The next step before we parse the full XBRL files is to validate the indicators. Indicators are the tables that are reported in the financial reports and each type of report has a group of characteristic tables. Thus, we need to validate if each reported table belongs to that type of report and if there are no repeated tables. Here is an example of the indicators declared in a XBRL report:
<find:fIndicators> <find:filingIndicator contextRef="c1">T_01.00</find:filingIndicator> <find:filingIndicator contextRef="c1">T_02.00</find:filingIndicator> <find:filingIndicator contextRef="c1">T_03.01</find:filingIndicator> <find:filingIndicator contextRef="c1">T_03.02</find:filingIndicator> <find:filingIndicator contextRef="c1">T_03.03</find:filingIndicator> (…) </find:fIndicators>
First, we parse the XBRL file extracting only the section that comprises the indicators. This can be easily made with Unicage’s xmldir command since the XBRL language and structure is based on XML. Then, using self, we can select the indicators and store them in a temporary file for validation.
tail -n+3 DUMMYLEI123456789012_PT_RES010200_RESOLCON_2021-07-21.xbrl | # removes schema info for easy reading sed -e 's/^<xbrli:xbrl.*/<xbrli:xbrl>/' | # removes empty lines sed '/^[[:space:]]*$/d' | # fetches the indicators using xmldir xmldir xbrli:xbrl/find:fIndicators - | # 1-4:xbrl tags 5:id 6:indicator self 6 > tmp-INDICATORS
In this validation, we check for repeated tables in the report through a combination of the uniq and lcnt commands.
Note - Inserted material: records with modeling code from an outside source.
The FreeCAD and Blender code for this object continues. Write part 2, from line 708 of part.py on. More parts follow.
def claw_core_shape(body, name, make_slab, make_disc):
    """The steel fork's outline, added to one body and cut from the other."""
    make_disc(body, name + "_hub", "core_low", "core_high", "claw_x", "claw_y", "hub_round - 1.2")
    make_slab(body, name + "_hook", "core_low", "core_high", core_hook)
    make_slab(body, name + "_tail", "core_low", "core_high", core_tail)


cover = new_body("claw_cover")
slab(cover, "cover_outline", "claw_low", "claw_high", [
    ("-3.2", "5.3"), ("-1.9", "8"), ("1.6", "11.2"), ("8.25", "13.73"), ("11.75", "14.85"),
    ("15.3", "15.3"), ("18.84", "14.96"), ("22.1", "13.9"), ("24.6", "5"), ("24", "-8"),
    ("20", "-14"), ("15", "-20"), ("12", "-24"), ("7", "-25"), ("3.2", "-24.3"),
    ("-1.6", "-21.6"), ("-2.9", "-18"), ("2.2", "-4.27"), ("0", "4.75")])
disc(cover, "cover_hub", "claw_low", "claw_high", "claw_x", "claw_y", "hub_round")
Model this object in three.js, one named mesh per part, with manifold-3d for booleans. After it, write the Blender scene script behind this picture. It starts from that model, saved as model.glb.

# Checks if there are repeated values if [ $(cat tmp-INDICATORS | uniq -d | lcnt) != 0 ]
If the same table is reported more than once, then the file is invalid. If there are no repeated values, then we follow the same rules as the namespace validation: we use cjoin0 with the +ng option to check is the reported tables for that type of report are correct according to a Master file containing the valid tables for each type of report.
And this way, we conclude the initial validations of the XBRL report. This way, we can make an initial division between valid and invalid XBRL reports before we can start parsing the files.